◆ AIM OF THE TASK
Copy out all the data, word for word.

◆ RECORDS FOR THIS TASK
╭──
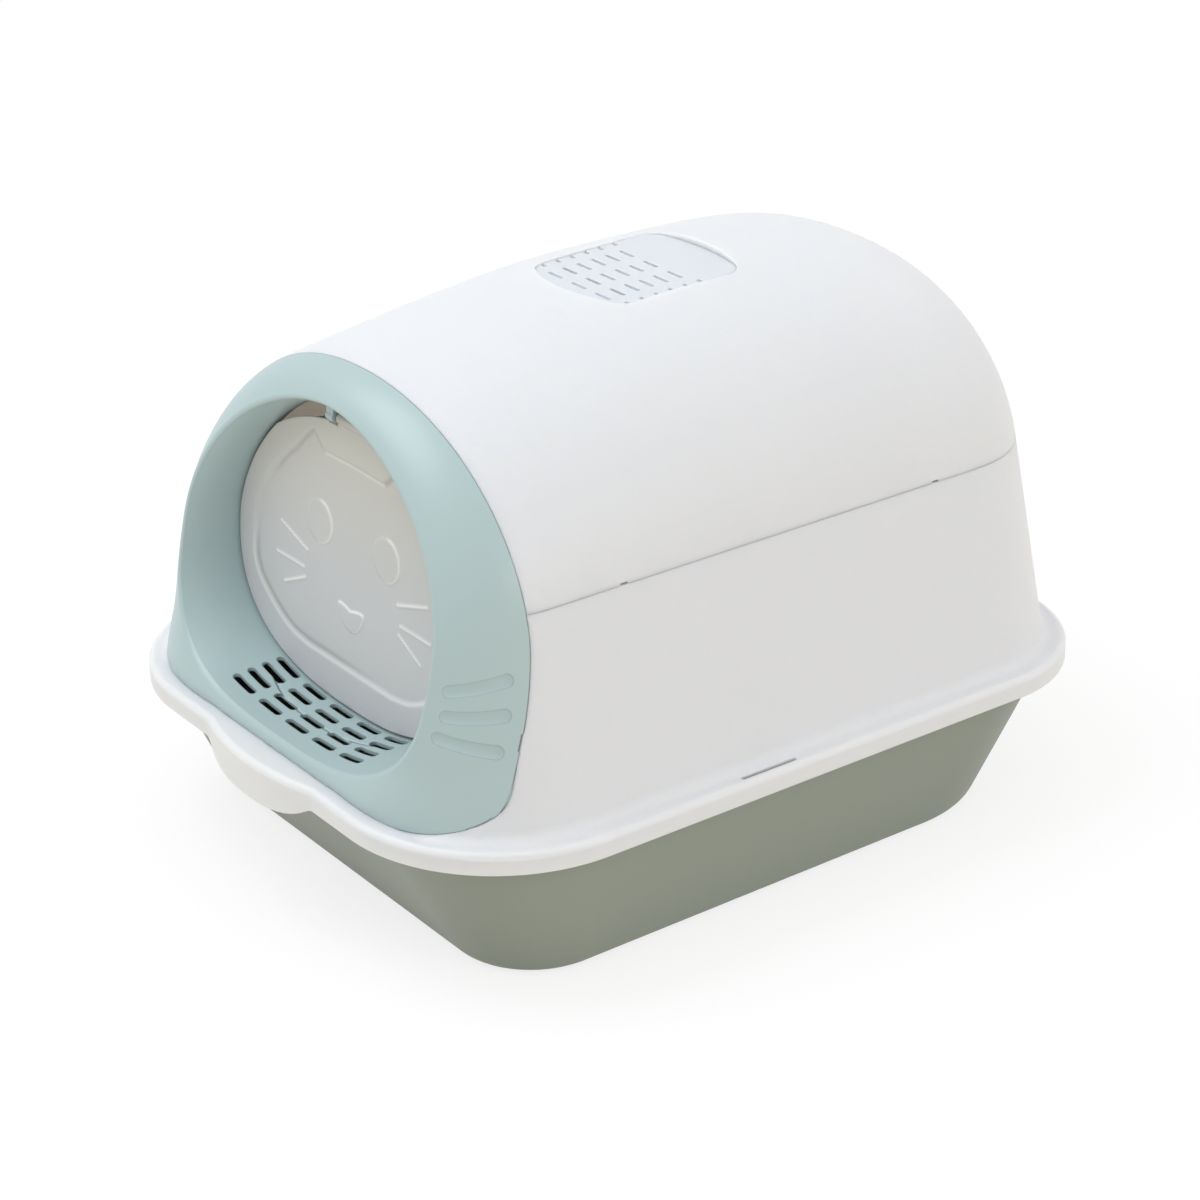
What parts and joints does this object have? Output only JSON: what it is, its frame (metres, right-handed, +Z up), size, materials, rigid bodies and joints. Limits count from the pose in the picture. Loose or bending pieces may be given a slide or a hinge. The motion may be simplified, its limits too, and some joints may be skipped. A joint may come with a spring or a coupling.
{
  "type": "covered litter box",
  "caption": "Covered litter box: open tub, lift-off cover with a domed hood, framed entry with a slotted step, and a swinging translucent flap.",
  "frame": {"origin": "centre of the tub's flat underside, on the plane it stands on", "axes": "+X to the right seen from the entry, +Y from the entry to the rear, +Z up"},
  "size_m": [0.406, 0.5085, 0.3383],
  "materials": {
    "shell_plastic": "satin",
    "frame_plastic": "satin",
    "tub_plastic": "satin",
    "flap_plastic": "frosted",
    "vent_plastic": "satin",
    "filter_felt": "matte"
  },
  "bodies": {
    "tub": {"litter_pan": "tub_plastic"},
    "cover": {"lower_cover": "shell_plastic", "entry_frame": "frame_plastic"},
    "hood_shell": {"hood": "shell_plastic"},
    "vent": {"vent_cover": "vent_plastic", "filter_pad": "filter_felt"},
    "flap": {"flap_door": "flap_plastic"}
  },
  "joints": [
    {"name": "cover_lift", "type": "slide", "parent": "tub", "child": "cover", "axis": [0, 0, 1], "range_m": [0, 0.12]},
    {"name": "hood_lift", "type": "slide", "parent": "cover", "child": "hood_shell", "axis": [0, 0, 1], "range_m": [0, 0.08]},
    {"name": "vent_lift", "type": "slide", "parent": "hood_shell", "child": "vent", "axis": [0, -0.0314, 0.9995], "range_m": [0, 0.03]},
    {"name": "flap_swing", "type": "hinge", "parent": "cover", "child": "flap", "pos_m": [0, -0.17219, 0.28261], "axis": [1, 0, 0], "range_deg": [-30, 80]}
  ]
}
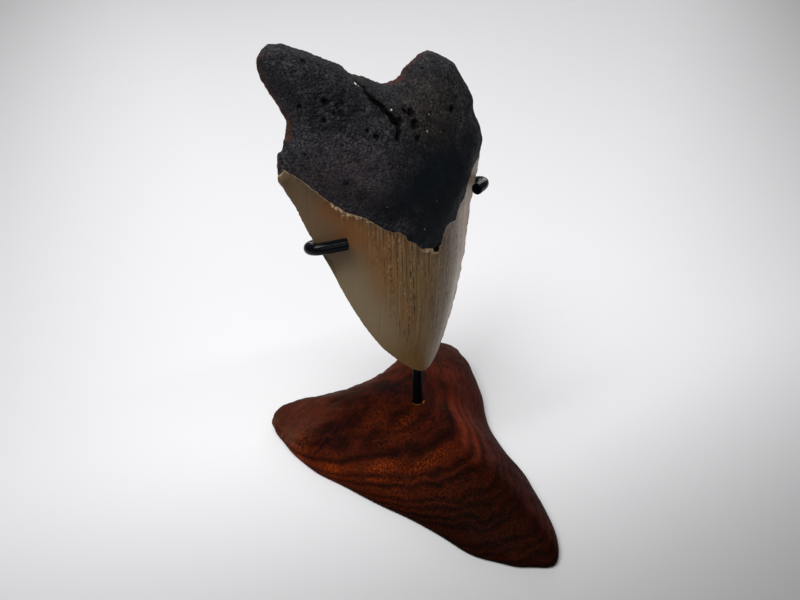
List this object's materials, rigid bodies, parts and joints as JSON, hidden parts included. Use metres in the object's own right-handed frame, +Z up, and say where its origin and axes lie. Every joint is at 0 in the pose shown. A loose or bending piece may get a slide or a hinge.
╰──
◆ FULL OUTPUT
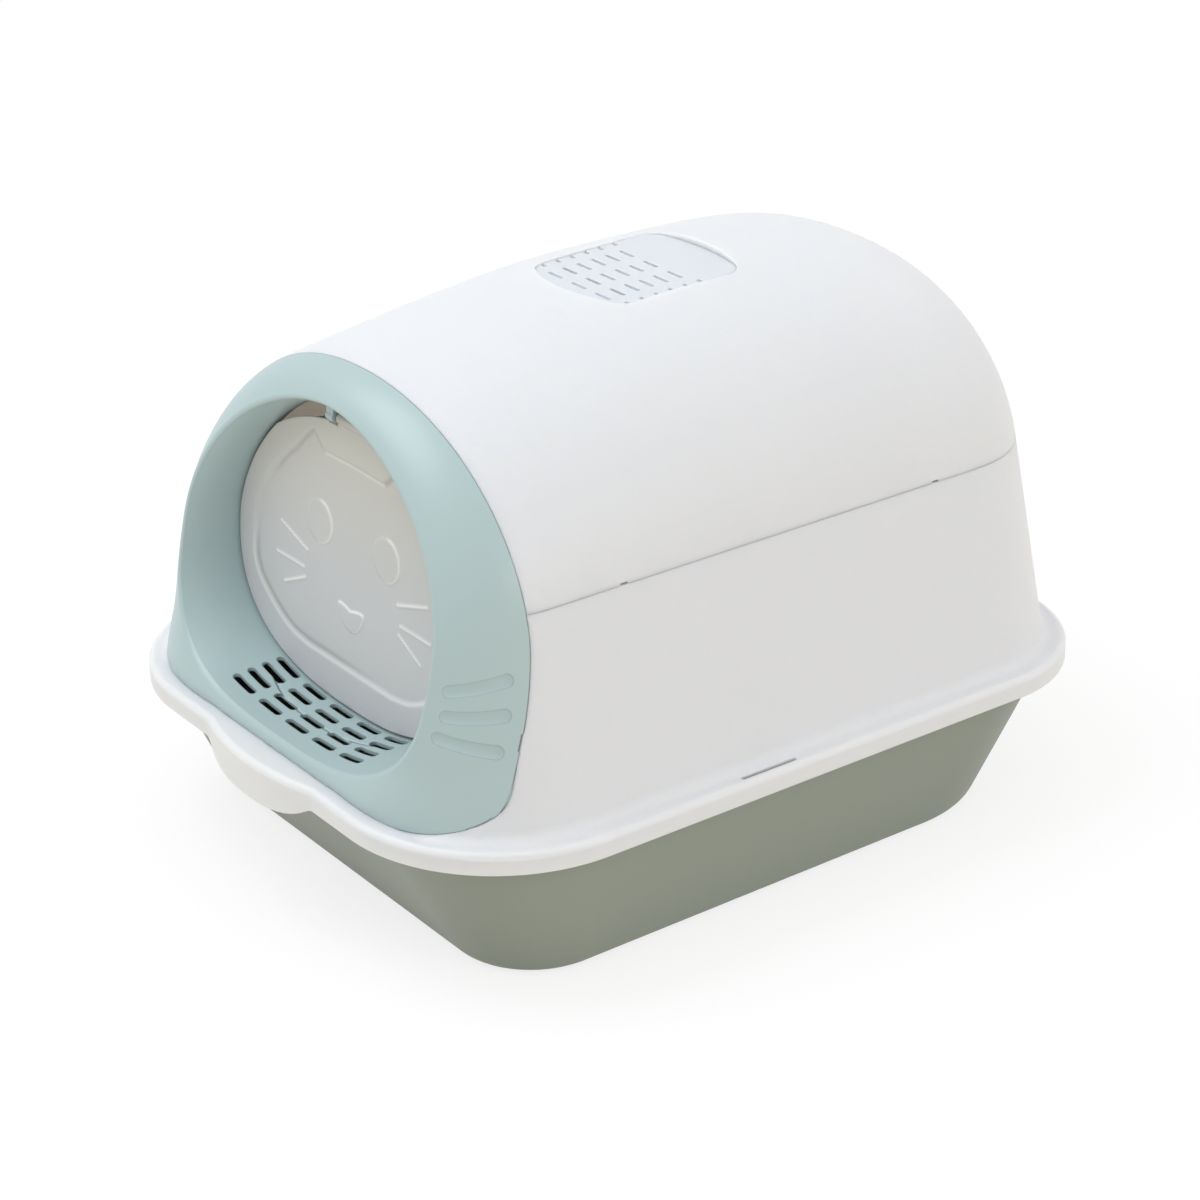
What parts and joints does this object have? Output only JSON: what it is, its frame (metres, right-handed, +Z up), size, materials, rigid bodies and joints. Limits count from the pose in the picture. Loose or bending pieces may be given a slide or a hinge. The motion may be simplified, its limits too, and some joints may be skipped. A joint may come with a spring or a coupling.
{
  "type": "covered litter box",
  "caption": "Covered litter box: open tub, lift-off cover with a domed hood, framed entry with a slotted step, and a swinging translucent flap.",
  "frame": {"origin": "centre of the tub's flat underside, on the plane it stands on", "axes": "+X to the right seen from the entry, +Y from the entry to the rear, +Z up"},
  "size_m": [0.406, 0.5085, 0.3383],
  "materials": {
    "shell_plastic": "satin",
    "frame_plastic": "satin",
    "tub_plastic": "satin",
    "flap_plastic": "frosted",
    "vent_plastic": "satin",
    "filter_felt": "matte"
  },
  "bodies": {
    "tub": {"litter_pan": "tub_plastic"},
    "cover": {"lower_cover": "shell_plastic", "entry_frame": "frame_plastic"},
    "hood_shell": {"hood": "shell_plastic"},
    "vent": {"vent_cover": "vent_plastic", "filter_pad": "filter_felt"},
    "flap": {"flap_door": "flap_plastic"}
  },
  "joints": [
    {"name": "cover_lift", "type": "slide", "parent": "tub", "child": "cover", "axis": [0, 0, 1], "range_m": [0, 0.12]},
    {"name": "hood_lift", "type": "slide", "parent": "cover", "child": "hood_shell", "axis": [0, 0, 1], "range_m": [0, 0.08]},
    {"name": "vent_lift", "type": "slide", "parent": "hood_shell", "child": "vent", "axis": [0, -0.0314, 0.9995], "range_m": [0, 0.03]},
    {"name": "flap_swing", "type": "hinge", "parent": "cover", "child": "flap", "pos_m": [0, -0.17219, 0.28261], "axis": [1, 0, 0], "range_deg": [-30, 80]}
  ]
}
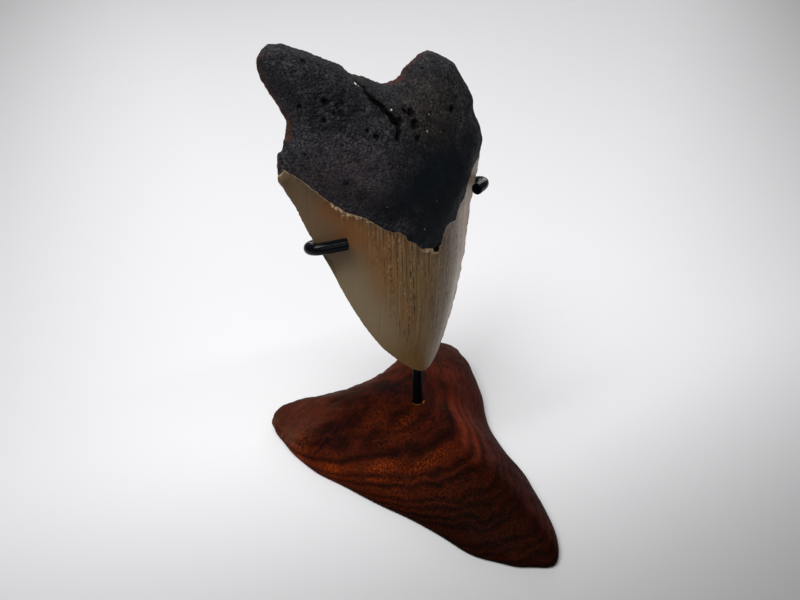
List this object's materials, rigid bodies, parts and joints as JSON, hidden parts included. Use metres in the object's own right-handed frame, +Z up, and say where its origin and axes lie. Every joint is at 0 in the pose shown. A loose or bending piece may get a slide or a hinge.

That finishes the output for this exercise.